→ Directions: Every line must be returned precisely as it is written.

→ Information supplied:

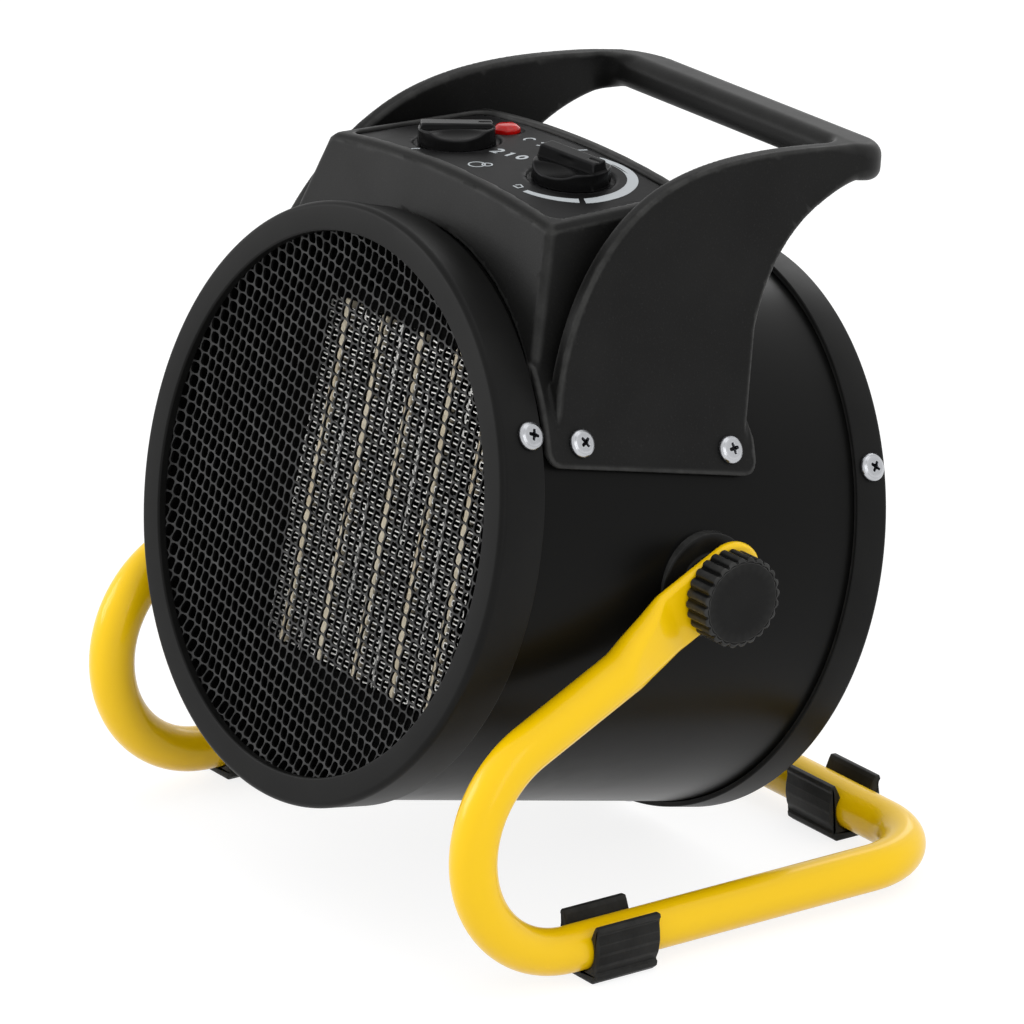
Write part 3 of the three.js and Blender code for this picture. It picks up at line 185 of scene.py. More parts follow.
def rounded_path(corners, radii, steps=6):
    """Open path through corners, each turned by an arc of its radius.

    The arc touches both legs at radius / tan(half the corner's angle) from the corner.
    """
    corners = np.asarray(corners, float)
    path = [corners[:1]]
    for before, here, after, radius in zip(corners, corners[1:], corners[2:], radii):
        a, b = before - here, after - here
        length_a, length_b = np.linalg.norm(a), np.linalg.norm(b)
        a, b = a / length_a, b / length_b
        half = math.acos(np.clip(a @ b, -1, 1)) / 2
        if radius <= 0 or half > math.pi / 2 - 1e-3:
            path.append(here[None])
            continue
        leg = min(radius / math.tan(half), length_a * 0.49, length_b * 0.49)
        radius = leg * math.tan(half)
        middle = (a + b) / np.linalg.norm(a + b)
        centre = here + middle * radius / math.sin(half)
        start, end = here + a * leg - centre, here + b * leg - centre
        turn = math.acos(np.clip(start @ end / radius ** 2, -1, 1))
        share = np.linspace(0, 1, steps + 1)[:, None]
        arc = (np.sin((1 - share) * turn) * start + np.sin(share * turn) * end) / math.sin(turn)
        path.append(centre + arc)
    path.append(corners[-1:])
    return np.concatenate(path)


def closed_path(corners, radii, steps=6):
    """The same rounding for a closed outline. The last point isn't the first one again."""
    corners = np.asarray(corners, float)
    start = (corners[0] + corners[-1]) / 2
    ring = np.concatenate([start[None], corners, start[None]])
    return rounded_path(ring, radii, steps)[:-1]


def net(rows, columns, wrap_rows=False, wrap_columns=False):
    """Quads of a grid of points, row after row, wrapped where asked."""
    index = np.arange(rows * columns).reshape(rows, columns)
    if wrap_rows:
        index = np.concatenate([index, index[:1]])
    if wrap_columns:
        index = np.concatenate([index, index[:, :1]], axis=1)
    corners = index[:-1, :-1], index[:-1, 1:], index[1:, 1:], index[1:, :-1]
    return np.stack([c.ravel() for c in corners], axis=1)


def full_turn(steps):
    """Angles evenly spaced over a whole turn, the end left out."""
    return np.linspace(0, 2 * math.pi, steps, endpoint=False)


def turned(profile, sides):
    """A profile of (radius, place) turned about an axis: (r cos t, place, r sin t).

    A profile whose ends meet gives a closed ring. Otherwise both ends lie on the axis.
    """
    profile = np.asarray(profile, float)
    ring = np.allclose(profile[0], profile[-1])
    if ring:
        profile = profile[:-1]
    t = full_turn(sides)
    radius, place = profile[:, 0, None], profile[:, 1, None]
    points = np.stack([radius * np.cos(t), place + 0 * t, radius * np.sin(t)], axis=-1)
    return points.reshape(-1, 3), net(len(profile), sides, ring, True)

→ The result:
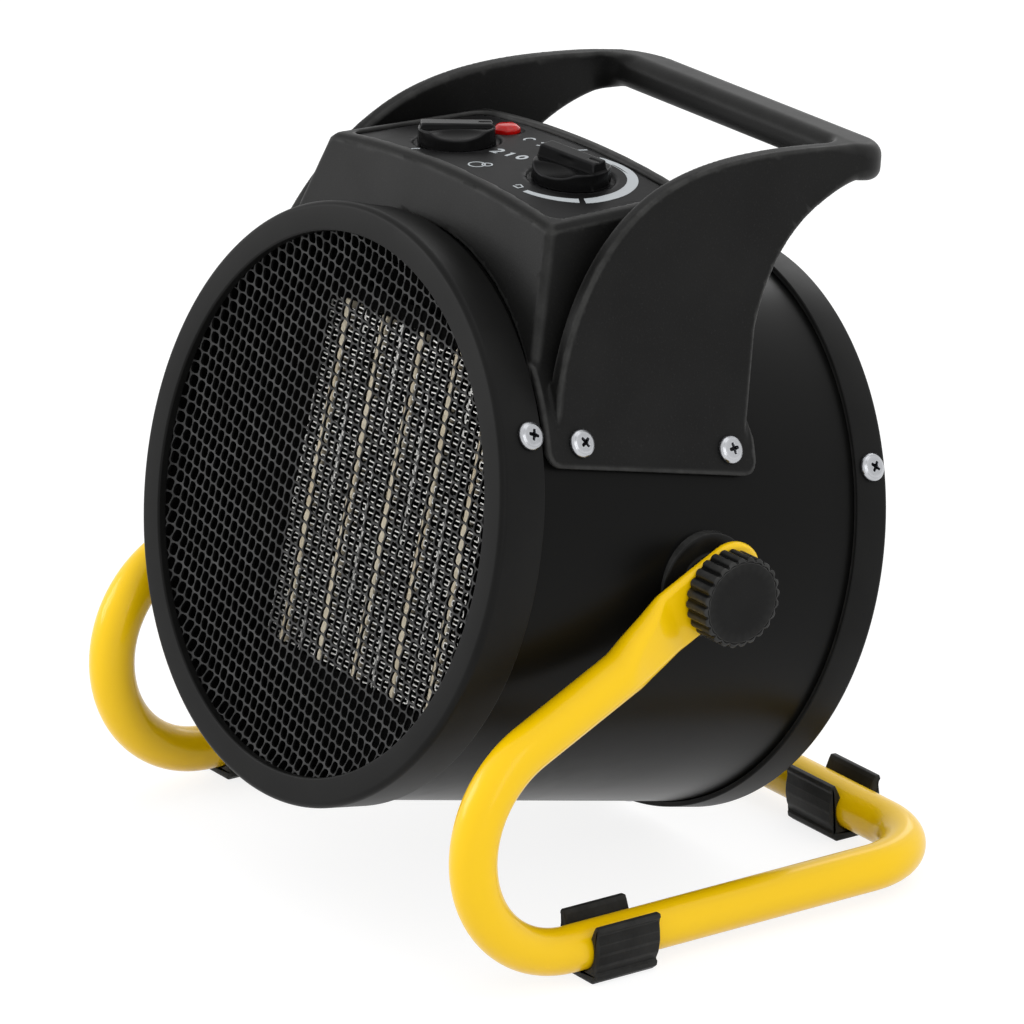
Write part 3 of the three.js and Blender code for this picture. It picks up at line 185 of scene.py. More parts follow.
def rounded_path(corners, radii, steps=6):
    """Open path through corners, each turned by an arc of its radius.

    The arc touches both legs at radius / tan(half the corner's angle) from the corner.
    """
    corners = np.asarray(corners, float)
    path = [corners[:1]]
    for before, here, after, radius in zip(corners, corners[1:], corners[2:], radii):
        a, b = before - here, after - here
        length_a, length_b = np.linalg.norm(a), np.linalg.norm(b)
        a, b = a / length_a, b / length_b
        half = math.acos(np.clip(a @ b, -1, 1)) / 2
        if radius <= 0 or half > math.pi / 2 - 1e-3:
            path.append(here[None])
            continue
        leg = min(radius / math.tan(half), length_a * 0.49, length_b * 0.49)
        radius = leg * math.tan(half)
        middle = (a + b) / np.linalg.norm(a + b)
        centre = here + middle * radius / math.sin(half)
        start, end = here + a * leg - centre, here + b * leg - centre
        turn = math.acos(np.clip(start @ end / radius ** 2, -1, 1))
        share = np.linspace(0, 1, steps + 1)[:, None]
        arc = (np.sin((1 - share) * turn) * start + np.sin(share * turn) * end) / math.sin(turn)
        path.append(centre + arc)
    path.append(corners[-1:])
    return np.concatenate(path)


def closed_path(corners, radii, steps=6):
    """The same rounding for a closed outline. The last point isn't the first one again."""
    corners = np.asarray(corners, float)
    start = (corners[0] + corners[-1]) / 2
    ring = np.concatenate([start[None], corners, start[None]])
    return rounded_path(ring, radii, steps)[:-1]


def net(rows, columns, wrap_rows=False, wrap_columns=False):
    """Quads of a grid of points, row after row, wrapped where asked."""
    index = np.arange(rows * columns).reshape(rows, columns)
    if wrap_rows:
        index = np.concatenate([index, index[:1]])
    if wrap_columns:
        index = np.concatenate([index, index[:, :1]], axis=1)
    corners = index[:-1, :-1], index[:-1, 1:], index[1:, 1:], index[1:, :-1]
    return np.stack([c.ravel() for c in corners], axis=1)


def full_turn(steps):
    """Angles evenly spaced over a whole turn, the end left out."""
    return np.linspace(0, 2 * math.pi, steps, endpoint=False)


def turned(profile, sides):
    """A profile of (radius, place) turned about an axis: (r cos t, place, r sin t).

    A profile whose ends meet gives a closed ring. Otherwise both ends lie on the axis.
    """
    profile = np.asarray(profile, float)
    ring = np.allclose(profile[0], profile[-1])
    if ring:
        profile = profile[:-1]
    t = full_turn(sides)
    radius, place = profile[:, 0, None], profile[:, 1, None]
    points = np.stack([radius * np.cos(t), place + 0 * t, radius * np.sin(t)], axis=-1)
    return points.reshape(-1, 3), net(len(profile), sides, ring, True)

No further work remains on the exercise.